→ What you have to do
Quote every line as given.

→ Available data
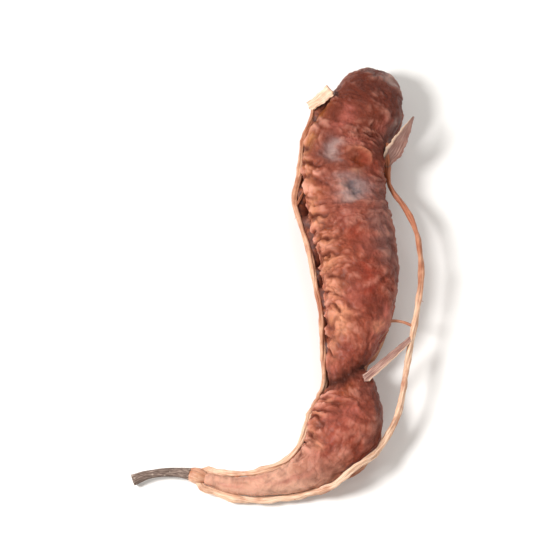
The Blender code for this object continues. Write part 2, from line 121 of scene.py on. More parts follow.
# Patches of colour on this pod: along, angle, reach lengthwise, reach in degrees and strength. Some are
# painted highlight or painted shade, as noted.
OWN_SPOTS = {
    # a greyish waxy bloom, partly painted sheen
    "bloom_and_sheen": (
        (10, 24, 6, 16, 0.9), (20, 34, 4, 16, 0.45), (38, 34, 6, 18, 0.6), (47, 40, 6, 24, 0.85),
        (54, 24, 6, 14, 0.6), (43.6, 60, 4, 12, 0.5), (51, 54, 3, 10, 0.4), (85, 28, 6, 16, 0.6),
        (81, 52, 2.4, 22, 0.5),
    ),
    "rosy": (
        (17, 102, 3.2, 13, 0.85), (22.4, 82, 1.8, 20, 0.6), (41, 98, 2.6, 14, 0.45),
        (60, 98, 3.6, 18, 0.5), (66, 34, 4, 22, 0.9), (72, 100, 2.4, 24, 0.55),
        (76.4, 128, 1.4, 20, 0.5), (84, 118, 2.2, 16, 0.6), (87.4, 82, 1.6, 14, 0.5),
        (91.5, 118, 2, 18, 0.55), (48.6, 78, 2.6, 12, 0.5), (62.4, 42, 1.6, 9, 0.5),
        (13.6, 44, 1.4, 7, 0.6), (88, 100, 5, 34, 0.4), (99, 96, 4, 26, 0.4), (106, 66, 5, 12, 0.5),
        (114, 116, 4, 14, 0.4), (119, 60, 2.6, 16, 0.4),
    ),
    # the flesh's peach tone, painted light as highlight on bumps and ridges
    "peach_highlight": (
        (22.8, 158, 1.8, 12, 0.75), (30, 74, 1, 8, 0.65), (65.4, 42, 1.6, 12, 0.55),
        (31.4, 152, 2.4, 12, 0.75), (36.6, 146, 1.8, 12, 0.7), (40, 142, 1.8, 12, 0.9),
        (46, 140, 2, 16, 0.6), (52, 138, 2, 18, 0.6), (57, 140, 2, 18, 0.6), (59.4, 128, 1.2, 14, 0.5),
        (63.4, 124, 1.2, 16, 0.6), (19.4, 148, 1.4, 8, 0.5), (66.2, 114, 2.4, 18, 0.9),
        (71.4, 128, 1.8, 16, 0.6), (89.6, 138, 1.6, 14, 0.6), (85, 128, 1.2, 10, 0.5),
        (94.6, 138, 1.4, 12, 0.6), (97, 116, 1.4, 16, 0.5),
    ),
    "ember": (
        (27.4, 57, 2.2, 12, 0.7), (55, 80, 2, 13, 0.8), (58.6, 72, 2.6, 9, 0.85),
        (46, 96, 1.8, 10, 0.5), (93.4, 88, 2.6, 8, 0.75), (97, 88, 1.6, 8, 0.4),
    ),
    # ochre-brown flesh, darkened in the dents as painted shade
    "ochre_and_shade": (
        (16.6, 152, 1.4, 12, 0.85), (24.8, 150, 1, 12, 0.7), (33.6, 156, 1, 10, 0.7),
        (38.2, 150, 0.9, 10, 0.7), (50, 150, 0.9, 12, 0.6), (61.4, 146, 1, 12, 0.6),
        (20, 160, 1.6, 10, 0.6), (28, 154, 1.6, 9, 0.85), (34, 132, 1.4, 9, 0.5),
        (28.6, 18, 2, 10, 0.85), (43.4, 130, 0.8, 14, 0.7), (48.2, 120, 1, 8, 0.8),
        (70, 156, 2.2, 14, 0.7), (82, 96, 1.6, 14, 0.55), (86, 108, 1.4, 12, 0.4),
        (104, 100, 2.4, 26, 0.35), (110.6, 142, 3.6, 10, 0.45), (117, 84, 1.4, 12, 0.35),
    ),
    "amber": (
        (14, 160, 2, 7, 0.5), (18.4, 148, 1.8, 8, 0.7), (23, 145, 1.8, 9, 0.7),
        (27.4, 148, 1.8, 9, 0.75), (31.6, 138, 1.5, 7, 0.5), (37.4, 143, 1.4, 9, 0.45),
        (44.6, 150, 1.4, 8, 0.45), (51, 143, 1.5, 10, 0.4), (65, 136, 2, 10, 0.45),
    ),
    "grey_spot": (
        (34.4, 80, 3.4, 24, 0.95), (24.6, 106, 2.4, 12, 0.75),
    ),
    # the grey spots' dark cores: their own blue-grey, and painted shade in their small dents
    "grey_core_and_shade": (
        (33.3, 83.5, 0.9, 4.5, 0.85), (35.3, 78, 0.9, 4.5, 0.85), (27.2, 99, 0.7, 4, 0.6),
    ),
    # painted highlights on the rims of the grey spots and round the tip
    "pale_highlight": (
        (37, 86, 0.9, 12, 0.45), (33.6, 94, 1.6, 4.5, 0.3), (25.4, 103, 1.1, 6, 0.38),
        (3, 50, 2, 24, 0.6), (12.4, 34, 1.2, 6, 0.4),
    ),
    # the dent under the shoulder arc: its orange-brown, darkened as painted shade
    "hollow_shade": (
        (27.2, 73, 1.3, 8, 1),
    ),
    # painted shade: dark in dents and in broad patches
    "dusk_shade": (
        (7, 95, 4, 30, 0.4), (13, 28, 6, 18, 0.5), (86, 36, 6, 18, 0.4), (18.6, 60, 1.6, 10, 0.7),
        (14.8, 64, 1.2, 8, 0.55), (11.6, 160, 1.4, 10, 0.85), (93, 124, 1, 9, 0.7),
        (97.8, 132, 0.6, 20, 0.6), (73.6, 40, 2, 24, 0.6),
    ),
}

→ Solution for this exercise
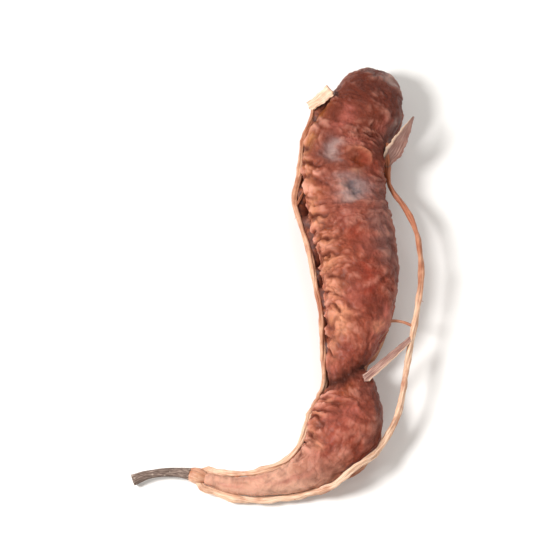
The Blender code for this object continues. Write part 2, from line 121 of scene.py on. More parts follow.
# Patches of colour on this pod: along, angle, reach lengthwise, reach in degrees and strength. Some are
# painted highlight or painted shade, as noted.
OWN_SPOTS = {
    # a greyish waxy bloom, partly painted sheen
    "bloom_and_sheen": (
        (10, 24, 6, 16, 0.9), (20, 34, 4, 16, 0.45), (38, 34, 6, 18, 0.6), (47, 40, 6, 24, 0.85),
        (54, 24, 6, 14, 0.6), (43.6, 60, 4, 12, 0.5), (51, 54, 3, 10, 0.4), (85, 28, 6, 16, 0.6),
        (81, 52, 2.4, 22, 0.5),
    ),
    "rosy": (
        (17, 102, 3.2, 13, 0.85), (22.4, 82, 1.8, 20, 0.6), (41, 98, 2.6, 14, 0.45),
        (60, 98, 3.6, 18, 0.5), (66, 34, 4, 22, 0.9), (72, 100, 2.4, 24, 0.55),
        (76.4, 128, 1.4, 20, 0.5), (84, 118, 2.2, 16, 0.6), (87.4, 82, 1.6, 14, 0.5),
        (91.5, 118, 2, 18, 0.55), (48.6, 78, 2.6, 12, 0.5), (62.4, 42, 1.6, 9, 0.5),
        (13.6, 44, 1.4, 7, 0.6), (88, 100, 5, 34, 0.4), (99, 96, 4, 26, 0.4), (106, 66, 5, 12, 0.5),
        (114, 116, 4, 14, 0.4), (119, 60, 2.6, 16, 0.4),
    ),
    # the flesh's peach tone, painted light as highlight on bumps and ridges
    "peach_highlight": (
        (22.8, 158, 1.8, 12, 0.75), (30, 74, 1, 8, 0.65), (65.4, 42, 1.6, 12, 0.55),
        (31.4, 152, 2.4, 12, 0.75), (36.6, 146, 1.8, 12, 0.7), (40, 142, 1.8, 12, 0.9),
        (46, 140, 2, 16, 0.6), (52, 138, 2, 18, 0.6), (57, 140, 2, 18, 0.6), (59.4, 128, 1.2, 14, 0.5),
        (63.4, 124, 1.2, 16, 0.6), (19.4, 148, 1.4, 8, 0.5), (66.2, 114, 2.4, 18, 0.9),
        (71.4, 128, 1.8, 16, 0.6), (89.6, 138, 1.6, 14, 0.6), (85, 128, 1.2, 10, 0.5),
        (94.6, 138, 1.4, 12, 0.6), (97, 116, 1.4, 16, 0.5),
    ),
    "ember": (
        (27.4, 57, 2.2, 12, 0.7), (55, 80, 2, 13, 0.8), (58.6, 72, 2.6, 9, 0.85),
        (46, 96, 1.8, 10, 0.5), (93.4, 88, 2.6, 8, 0.75), (97, 88, 1.6, 8, 0.4),
    ),
    # ochre-brown flesh, darkened in the dents as painted shade
    "ochre_and_shade": (
        (16.6, 152, 1.4, 12, 0.85), (24.8, 150, 1, 12, 0.7), (33.6, 156, 1, 10, 0.7),
        (38.2, 150, 0.9, 10, 0.7), (50, 150, 0.9, 12, 0.6), (61.4, 146, 1, 12, 0.6),
        (20, 160, 1.6, 10, 0.6), (28, 154, 1.6, 9, 0.85), (34, 132, 1.4, 9, 0.5),
        (28.6, 18, 2, 10, 0.85), (43.4, 130, 0.8, 14, 0.7), (48.2, 120, 1, 8, 0.8),
        (70, 156, 2.2, 14, 0.7), (82, 96, 1.6, 14, 0.55), (86, 108, 1.4, 12, 0.4),
        (104, 100, 2.4, 26, 0.35), (110.6, 142, 3.6, 10, 0.45), (117, 84, 1.4, 12, 0.35),
    ),
    "amber": (
        (14, 160, 2, 7, 0.5), (18.4, 148, 1.8, 8, 0.7), (23, 145, 1.8, 9, 0.7),
        (27.4, 148, 1.8, 9, 0.75), (31.6, 138, 1.5, 7, 0.5), (37.4, 143, 1.4, 9, 0.45),
        (44.6, 150, 1.4, 8, 0.45), (51, 143, 1.5, 10, 0.4), (65, 136, 2, 10, 0.45),
    ),
    "grey_spot": (
        (34.4, 80, 3.4, 24, 0.95), (24.6, 106, 2.4, 12, 0.75),
    ),
    # the grey spots' dark cores: their own blue-grey, and painted shade in their small dents
    "grey_core_and_shade": (
        (33.3, 83.5, 0.9, 4.5, 0.85), (35.3, 78, 0.9, 4.5, 0.85), (27.2, 99, 0.7, 4, 0.6),
    ),
    # painted highlights on the rims of the grey spots and round the tip
    "pale_highlight": (
        (37, 86, 0.9, 12, 0.45), (33.6, 94, 1.6, 4.5, 0.3), (25.4, 103, 1.1, 6, 0.38),
        (3, 50, 2, 24, 0.6), (12.4, 34, 1.2, 6, 0.4),
    ),
    # the dent under the shoulder arc: its orange-brown, darkened as painted shade
    "hollow_shade": (
        (27.2, 73, 1.3, 8, 1),
    ),
    # painted shade: dark in dents and in broad patches
    "dusk_shade": (
        (7, 95, 4, 30, 0.4), (13, 28, 6, 18, 0.5), (86, 36, 6, 18, 0.4), (18.6, 60, 1.6, 10, 0.7),
        (14.8, 64, 1.2, 8, 0.55), (11.6, 160, 1.4, 10, 0.85), (93, 124, 1, 9, 0.7),
        (97.8, 132, 0.6, 20, 0.6), (73.6, 40, 2, 24, 0.6),
    ),
}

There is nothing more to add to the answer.